Devin Fuller, WR, UCLA Bruins: Jim Mora and his staff wanted to find a way to get their most highly-touted recruit onto the field, even if that meant breaking the freshman out of his natural position of quarterback. In the season's first seven games he recorded the exact same offensive statistics as you and me. Zero. But over the final seven games he saw plenty of action, pressed there by injuries, including two starts and two TD catches.
"A few people went down, and the coaches came to me and asked me to help at wide receiver, so it was a chance to do that and get on the field," said the true freshman. "But I still consider myself a quarterback."

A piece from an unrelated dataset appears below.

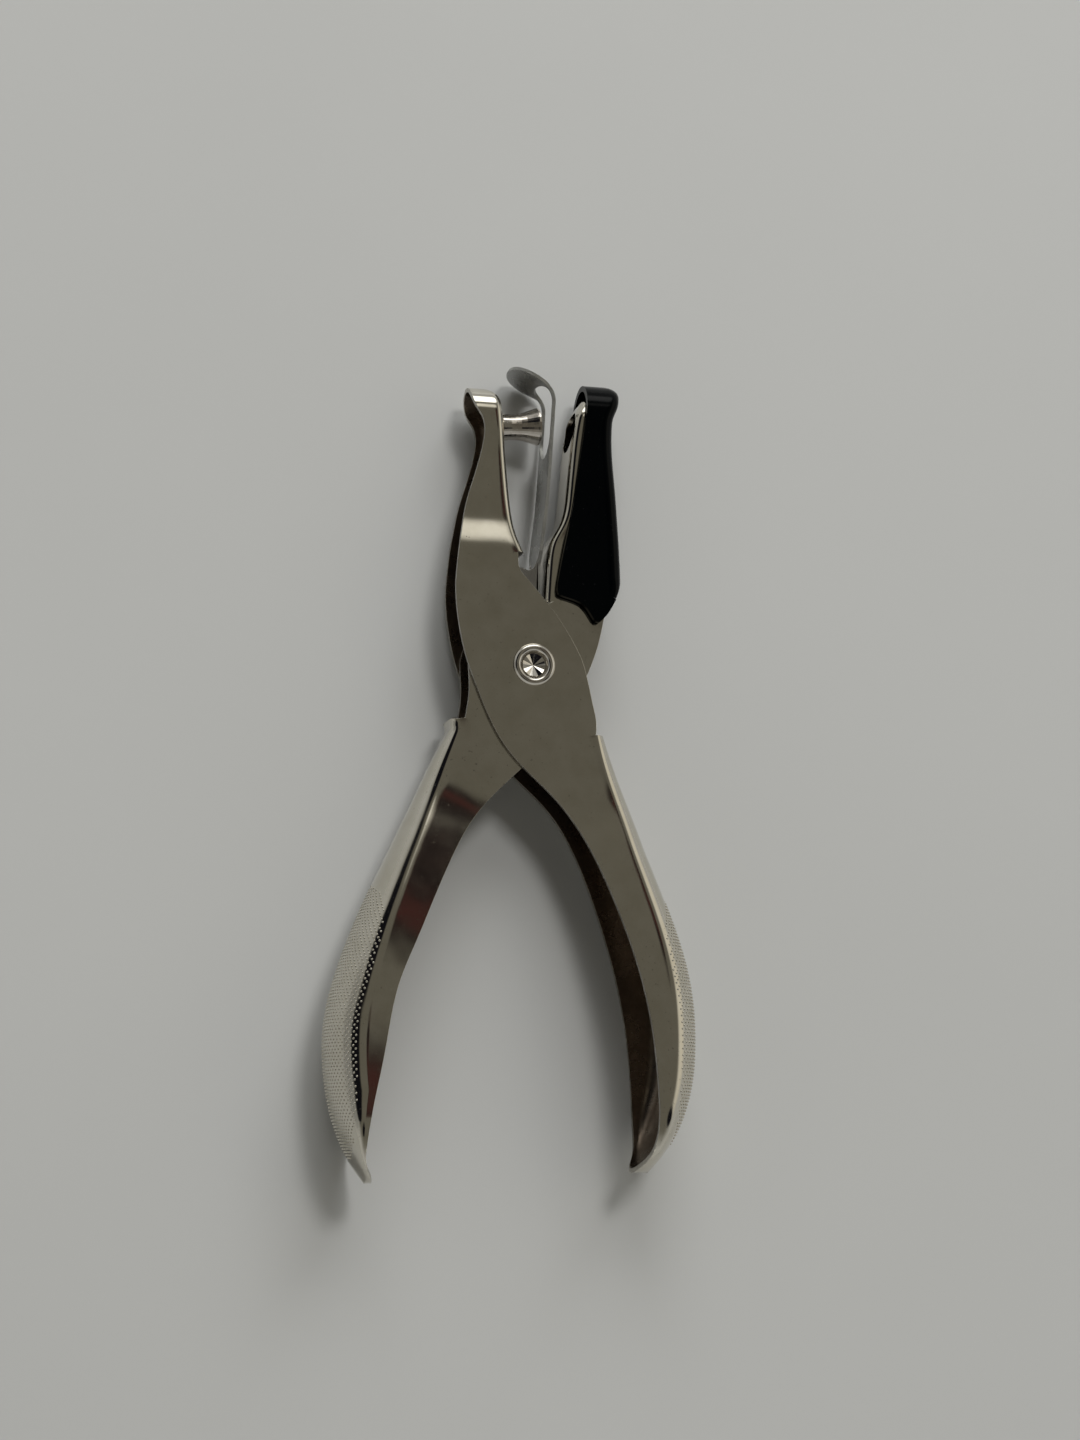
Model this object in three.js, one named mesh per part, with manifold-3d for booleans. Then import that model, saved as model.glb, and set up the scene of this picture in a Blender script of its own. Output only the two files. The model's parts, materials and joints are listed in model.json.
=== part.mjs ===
// Single-hole plier punch: two stamped steel channel levers on one rivet, a staked punch pin,
// a slotted stripper, a return spring and a plastic cover that catches the paper chips.
//
// Everything is drawn in millimetres round the pivot: the pivot axis is Z, the origin is in the
// middle of the thickness, +Y runs to the jaws, +X to the outer lever's handle. The last lines
// move the whole punch so that the bottom centre of its box is the origin.

import * as THREE from "three";
import { mergeVertices } from "three/addons/utils/BufferGeometryUtils.js";
import Module from "manifold-3d";

const wasm = await Module();
wasm.setup();

// ---- Driving sizes ------------------------------------------------------------------------

const SHEET = 0.75; // steel sheet of both levers
const PLATE_GAP = 0.15; // running gap between the levers' plates at the pivot
const OUTER_HALF = 4.6; // half thickness of the outer lever's head
const INNER_HALF = OUTER_HALF - SHEET - PLATE_GAP;
const JAW_HALF = 4.0; // half thickness of both jaws
const GRIP_HALF = 8.6; // half thickness of both handles at their widest
const JAW_BEND = 1.2; // corner radius of the jaws' folds
const OUTER_TIP = 48; // top of the punch jaw
const INNER_TIP = 47.6; // top of the die jaw
const TIP_LENGTH = 4.4; // length of a jaw's rounded tip
const OUTER_GRIP_END = -82.7;
const INNER_GRIP_END = -84.3;
const GRIP_END_LENGTH = 11; // length of a handle's rounded end

const PUNCH_RADIUS = 3.17; // quarter-inch hole
const PUNCH_ROOT = [-4.75, 41.7]; // where the punch's axis meets the jaw
const PUNCH_TILT = THREE.MathUtils.degToRad(4.6); // square to the jaw's web
const PUNCH_LENGTH = 6.5; // jaw to cutting edge
const STAKE_RADIUS = 1.6; // tail of the punch through the jaw's web
const DIE_CLEARANCE = 0.28; // round the punch in the die hole
const CLOSING_ANGLE = THREE.MathUtils.degToRad(8.8); // full squeeze of the levers

const RIVET_RADIUS = 2.5;
const RIVET_HEAD_RADIUS = 3.55;
const RUNNING_FIT = 0.06; // radial clearance of each hole on the rivet
const BUSH_RADIUS = 3.2;

const STRIP = 0.6; // spring steel of the stripper
const STRIP_HALF = 3.8; // half width of the stripper
const SLOT_HALF = 3.4; // half width of its slot
const SLOT_FOOT = 40.1; // centre of the slot's round foot
const TAB_HALF = 5.1; // half width of the stripper's tab
const EAR_HALF = 2.75; // outside of the two ears
const EAR_RADIUS = 4.3; // of the ears round the rivet

const WIRE_RADIUS = 0.5; // return spring
const COIL_RADIUS = 4.1;
const COIL_HALF = 1.4; // the coil's wire centres run from -COIL_HALF to +COIL_HALF

const COVER_WALL = 0.95;
const COVER_HALF = 5.1; // half thickness of the chip cover
const COVER_TOP = 49.8;
const COVER_HINGE = [11.2, 10.1]; // axis of the chip cover's pips
const PIP_RADIUS = 0.9;

const ROUND_STEPS = 44; // sides of a full circle
const THROUGH = 20; // reaches past the whole thickness

// ---- Solids -------------------------------------------------------------------------------

// A closed three.js geometry as a manifold solid.
function solid(geometry) {
  const plain = geometry.clone();
  plain.deleteAttribute("normal");
  plain.deleteAttribute("uv");
  const merged = mergeVertices(plain, 1e-5);
  return new wasm.Manifold(
    new wasm.Mesh({
      numProp: 3,
      vertProperties: Float32Array.from(merged.attributes.position.array),
      triVerts: Uint32Array.from(merged.index.array),
    }),
  );
}

// A manifold solid as a three.js geometry.
function surface(body) {
  const mesh = body.getMesh();
  const geometry = new THREE.BufferGeometry();
  geometry.setAttribute("position", new THREE.BufferAttribute(mesh.vertProperties, 3));
  geometry.setIndex(new THREE.BufferAttribute(mesh.triVerts, 1));
  geometry.computeVertexNormals();
  return geometry;
}

// Six times the volume that a list of triangles encloses; negative if they face inwards.
function signedVolume(points, triangles) {
  const corner = (i) => new THREE.Vector3(...points[i]);
  let sum = 0;
  for (const [a, b, c] of triangles) {
    sum += corner(a).dot(corner(b).cross(corner(c)));
  }
  return sum;
}

// A closed solid through rings with the same number of points, each end closed by a fan.
function loft(rings) {
  const size = rings[0].length;
  const points = rings.flat();
  const triangles = [];
  for (let r = 0; r + 1 < rings.length; r++) {
    for (let i = 0; i < size; i++) {
      const a = r * size + i;
      const b = r * size + ((i + 1) % size);
      triangles.push([a, b, b + size], [a, b + size, a + size]);
    }
  }
  const last = (rings.length - 1) * size;
  for (let i = 1; i + 1 < size; i++) {
    triangles.push([0, i + 1, i], [last, last + i, last + i + 1]);
  }
  if (signedVolume(points, triangles) < 0) {
    triangles.forEach((triangle) => triangle.reverse());
  }
  const geometry = new THREE.BufferGeometry();
  geometry.setAttribute("position", new THREE.Float32BufferAttribute(points.flat(), 3));
  geometry.setIndex(triangles.flat());
  return solid(geometry);
}

// A THREE.Shape through corners.
function outline(corners) {
  return new THREE.Shape(corners.map(([x, y]) => new THREE.Vector2(x, y)));
}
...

Mora says he feels the same way and that Fuller will go back to working with the signal-callers this spring. However, losing his redshirt means that Fuller is now on the same eligibility schedule as current starting QB Brett Hundley. That likely means more time at wideout. Which means more and more NFL scouts will start viewing him as such.

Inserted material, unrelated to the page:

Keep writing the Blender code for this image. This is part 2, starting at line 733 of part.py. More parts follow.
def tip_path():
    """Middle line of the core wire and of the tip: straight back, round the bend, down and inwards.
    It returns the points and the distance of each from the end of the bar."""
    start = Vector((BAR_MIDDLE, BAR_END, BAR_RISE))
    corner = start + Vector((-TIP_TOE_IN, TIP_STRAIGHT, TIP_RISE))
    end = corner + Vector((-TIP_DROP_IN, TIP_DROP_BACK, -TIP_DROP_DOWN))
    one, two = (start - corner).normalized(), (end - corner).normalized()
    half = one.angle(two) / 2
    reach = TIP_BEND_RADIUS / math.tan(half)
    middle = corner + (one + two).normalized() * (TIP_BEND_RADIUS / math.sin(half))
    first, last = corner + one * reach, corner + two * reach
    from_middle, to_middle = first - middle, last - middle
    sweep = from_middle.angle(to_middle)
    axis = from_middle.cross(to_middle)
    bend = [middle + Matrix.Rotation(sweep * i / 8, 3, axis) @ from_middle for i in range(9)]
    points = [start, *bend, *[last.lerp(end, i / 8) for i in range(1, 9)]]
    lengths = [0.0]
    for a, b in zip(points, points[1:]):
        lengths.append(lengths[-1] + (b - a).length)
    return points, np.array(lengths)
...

Michael Bennett, DE, Ohio State Buckeyes: When Bennett arrived in Columbus, there were whispers that the then-6-foot-3, 280-pound manster might flip sides of the ball to bolster the Buckeyes' thinning offensive line (keep in mind that "thinning" is a relative term). Instead, he made a switch that on paper might not seem like a big deal, but in reality is a gigantic overhaul, moving out from defensive tackle to end.

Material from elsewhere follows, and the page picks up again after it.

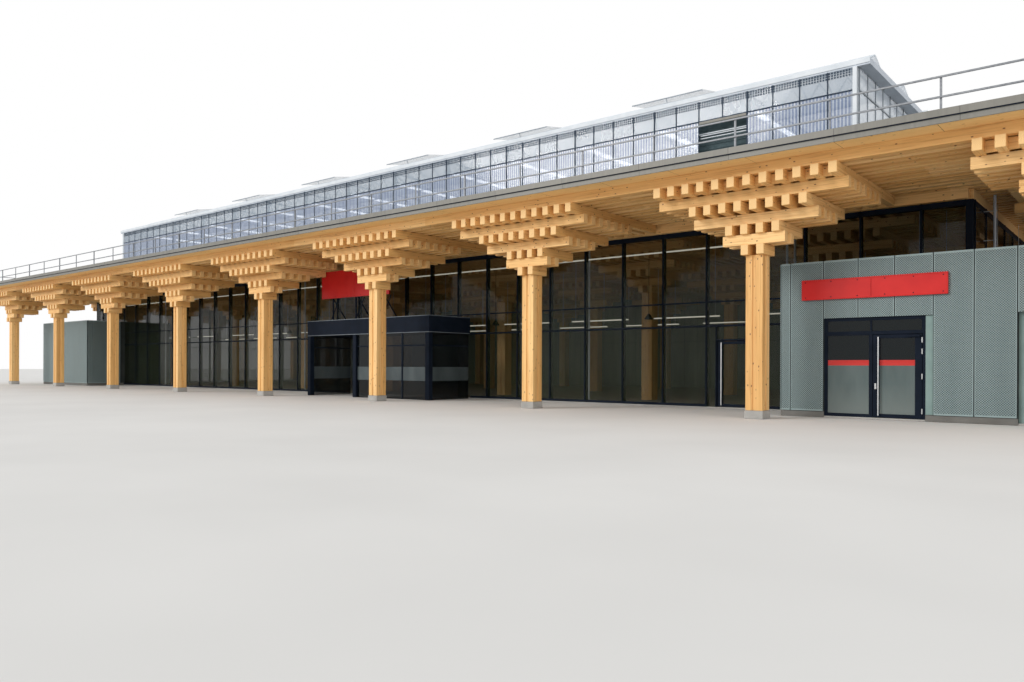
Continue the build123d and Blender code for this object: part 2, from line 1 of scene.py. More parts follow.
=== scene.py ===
from math import radians

import bmesh
import bpy
from mathutils import Matrix, Vector


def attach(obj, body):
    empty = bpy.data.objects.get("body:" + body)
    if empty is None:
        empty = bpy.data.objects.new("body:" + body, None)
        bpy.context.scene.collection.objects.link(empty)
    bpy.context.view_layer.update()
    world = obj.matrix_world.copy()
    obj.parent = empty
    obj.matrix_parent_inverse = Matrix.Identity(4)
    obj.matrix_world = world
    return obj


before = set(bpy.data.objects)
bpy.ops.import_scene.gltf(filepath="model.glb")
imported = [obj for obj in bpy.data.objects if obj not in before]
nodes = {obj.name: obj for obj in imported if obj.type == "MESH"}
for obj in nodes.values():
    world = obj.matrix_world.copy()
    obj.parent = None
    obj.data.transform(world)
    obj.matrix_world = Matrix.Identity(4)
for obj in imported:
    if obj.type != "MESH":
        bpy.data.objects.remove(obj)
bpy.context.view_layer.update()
scene = bpy.context.scene

# Sizes shared with the CAD model, in metres. X runs along the front, which faces -Y.
BAY = 4.5
END_LINE = 18.0
FRONT_LINE = -9.0
MODULE = 0.25
BEAM_WIDTH = 0.12
BEAM_HEIGHT = 0.16
COLUMN_TOP = 2.55
BEAM_GAP = 0.02
DECK_TOP = 3.9
ROOF_X = 19.1
ROOF_Y = 10.1
FASCIA_JOINT = 3.92
FASCIA_STEP = 0.02
RAIL_SETBACK = 0.12
RAIL_HEIGHT = 0.55
HALL_END = 16.0
FLOOR = 0.025
GLASS_FACE = -6.584
FRAME_FACE = -6.57
REAR_FACE = 6.525
MULLION_PITCH = 0.96
EXIT_LEFT = 11.46
EXIT_HEAD = 1.308
DOOR_POST = 11.67
TRANSOM = 1.605
HIGH_TRANSOM = 2.075
HEADER_BOTTOM = 3.51
BOX_INNER = 13.5
BOX_OUTER = 17.75
BOX_FRONT = -8.0
BOX_WALL_FACE = -7.965
BOX_BACK = -4.7
BOX_TOP = 2.515
PICKUP_LEFT = 14.19
PICKUP_MULLION = 14.9
PICKUP_RIGHT = 15.67
PICKUP_TOP = 1.59
PICKUP_TRANSOM = 1.34
PORCH_LEFT = 0.475
PORCH_RIGHT = 5.15
PORCH_SPLIT = 1.9
PORCH_POST = 0.125
PORCH_TOP = 2.0
PORCH_FASCIA = 0.4
HOUSE_END = 14.2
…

"You might think, 'Well, a pass-rusher is a pass-rusher,' but that's just not the case," says Ohio State head coach Urban Meyer, who made more than a few bold position switches in 2012, most notably Boren. "But it really is an entirely different mentality. You have to be very 'football smart' to make that move. If Michael can continue to progress, that will say a lot to the guys at the next level."
He's not there yet, but if Bennett can replicate his performance versus Michigan on a regular basis, he'll be there in a hurry.
Bennett Jackson and KeiVarae Russell, CB, Notre Dame Fighting Irish: Brian Kelly's Notre Dame staff have become masters of the position switch, primarily out of necessity. Running back George Atkinson was recruited as a wide receiver and tight end Troy Niklas came to South Bend as a linebacker, where he played in 2011. But nowhere did swapping spots have a bigger impact than in the secondary, where Jackson and Russell, both brought in as wide receivers, have seen their NFL stock rise (the BCS title game notwithstanding), joined by safety Matthias Farley, also originally projected as a receiver.
"It was something they came to me about," Jackson said in the days leading up to the national championship. "I liked receiver. I wanted to be a guy with the ball in my hands at first. I wasn't mad about [the switch] but I wasn't fond of it. But as time went on I actually liked the position a lot more. I had a lot more fun and I got to compete a lot more and I was actually really happy with the switch."
Lawrence Thomas, All-Purpose, Michigan State Spartans: MSU head coach Mark Dantonio likes to answer any and all Lawrence Thomas questions the same way. "I don't see LT as this position or that position. I see LT's position as 'football player.'"
Recruited as a linebacker out of high school, the 6-3, 295-pound redshirt freshman put in time on defense, but also as a fullback and a pass-catcher, with seven catches for 78 yards. It is widely assumed he will move back to defense full-time in 2013, but if he has his way it won't be at linebacker. He saw time at defensive tackle in the Buffalo Wild Wings Bowl versus TCU and has told his coaches he'd like to be a nose tackle. But he's also offered up his services at tight end, a spot left open with the early NFL exit of Dion Sims.
"I think coach (Mark Dantonio) knows that ... he has another person that can do the exact same things," Thomas told the Detroit Free Press in late December. "If he comes up and asks me, I'll tell him I can go both ways and play tight end, also. I know the plays on both sides, so he wouldn't be too worried about it."
Neither would NFL scouts, who are already excited about the "football player," no matter where he lines up.